What tools handle sales quota tracking?

Modern CRMs with built-in quota and forecasting modules handle the day-to-day attainment tracking. Dedicated sales performance management platforms and revenue intelligence tools add territory modeling, comp plan simulation, and AI-driven quota recommendations. For smaller teams, a CRM dashboard plus a maintained spreadsheet is often enough through the first 15-20 reps.

How do I implement sales quotas for a small team?

Start by reverse-engineering your annual revenue goal. Divide by the number of full-ramp reps, adjust for ramp time on new hires, then add a 10-15% buffer for attrition and miss. Communicate the quota in writing alongside the comp plan, review attainment weekly in your CRM, and revisit the number every two quarters until it stabilizes.

What's the biggest mistake teams make with sales quotas?

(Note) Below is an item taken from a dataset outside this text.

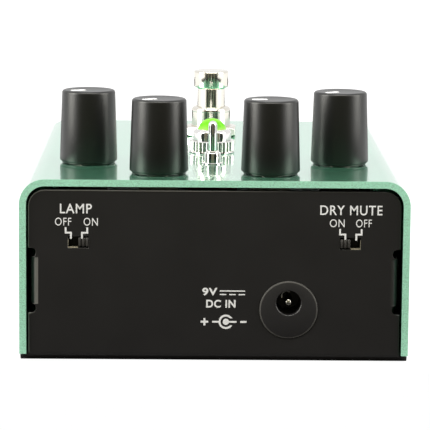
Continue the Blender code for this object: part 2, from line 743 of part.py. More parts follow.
def make_footswitch():
    """Stomp switch: case under the shell, threaded barrel with its nut, and a sprung plunger."""
    nickel = paint("footswitch_nickel", (0.78, 0.75, 0.68), 0.18, 1.0)
    place = (CENTRE_LINE_X, FOOTSWITCH_Y, HUNG_Z - BARREL_FLANGE_HEIGHT)
    rise = TOP_Z + BARREL_RISE - place[2]
    bore = NECK_RADIUS + FIT
    profile = [(bore, rise)]
    profile += arc(BARREL_RADIUS - BARREL_ROUND, rise - BARREL_ROUND, BARREL_ROUND, 90, 0)
    profile += [
        (BARREL_RADIUS, BARREL_FLANGE_HEIGHT),
        (BARREL_FLANGE_RADIUS, BARREL_FLANGE_HEIGHT),
        (BARREL_FLANGE_RADIUS, 0),
        (bore, 0),
    ]
    turned("footswitch_barrel", profile, place, closed=True, material=nickel)
    hexagon(
        "footswitch_nut",
        FOOTSWITCH_NUT_FLATS,
        FOOTSWITCH_NUT_HEIGHT,
        (CENTRE_LINE_X, FOOTSWITCH_Y, TOP_Z + GAP),
        BARREL_RADIUS + FIT,
        material=nickel,
    )
    make_footswitch_plunger(nickel)
    case_top = place[2] - GAP
    make_footswitch_case(case_top)
    make_footswitch_spring(case_top + GAP)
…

Setting quotas based on what leadership wants the number to be instead of what the pipeline math supports. When quota isn't grounded in realistic conversion rates, average deal size, and lead volume, you end up with demoralized reps, sandbagged deals, and a forecast nobody trusts. Always pressure-test quotas against historical funnel data before assigning them.

Should quotas be the same across all reps?

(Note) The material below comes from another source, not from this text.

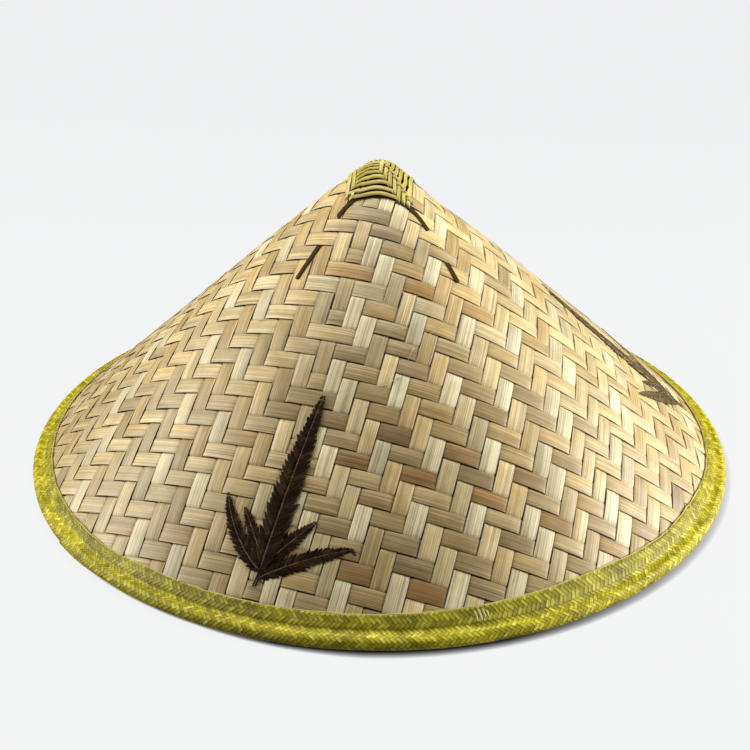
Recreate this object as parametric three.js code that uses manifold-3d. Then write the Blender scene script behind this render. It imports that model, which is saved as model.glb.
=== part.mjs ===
// Woven conical hat: a three-quarter disc of bamboo plait rolled into a cone, bound along the
// brim with folded straw braid, laced over the tip with split cane and trimmed with pressed ferns.
// Millimetres, Z up, the brim rests on Z = 0 and the hat's front faces -Y.
import * as THREE from 'three';
import { TessellateModifier } from 'three/addons/modifiers/TessellateModifier.js';
import { mergeVertices } from 'three/addons/utils/BufferGeometryUtils.js';
import Module from 'manifold-3d';

// Driving dimensions
const BRIM_RADIUS = 200;
const DISC_SHARE = 0.75; // share of a full disc that the flat plait fills before it is rolled
const PLAIT_THICKNESS = 1.6;
const CROWN_EDGE_SLANT = 254; // from the cone's point, along the slope, to the plait's cut edge
const CROWN_TIP_ROUNDING = 30;
const GAP = 0.3;

const BEAD_RADIUS = 3.5; // the bead is the roll that the braid makes round the brim
const BEAD_FLAT_DEPTH = 0.2; // how much of the bead is pressed flat where it rests
const BRAID_THICKNESS = 1.1;
const BRAID_OUTER_SLANT = 249.8; // where the braid ends on the outside of the plait
const BRAID_INNER_SLANT = 248.5; // where it ends inside
const GROOVE_SLANT = 257.4;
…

Not usually. Quotas should reflect territory potential, segment (enterprise vs. SMB), ramp status, and product mix. A new rep in their first quarter shouldn't carry the same number as a tenured AE in a mature territory. What should be consistent is the methodology — how quotas are calculated and the attainment expectations tied to comp.

How often should I adjust sales quotas?

Hold quotas steady within the fiscal year unless something material changes — major pricing shifts, a new product line, or a territory restructure. Adjusting mid-year erodes rep trust and breaks the comp plan. Do a full quota review annually using the prior year's attainment data, win rates, and updated revenue targets from finance.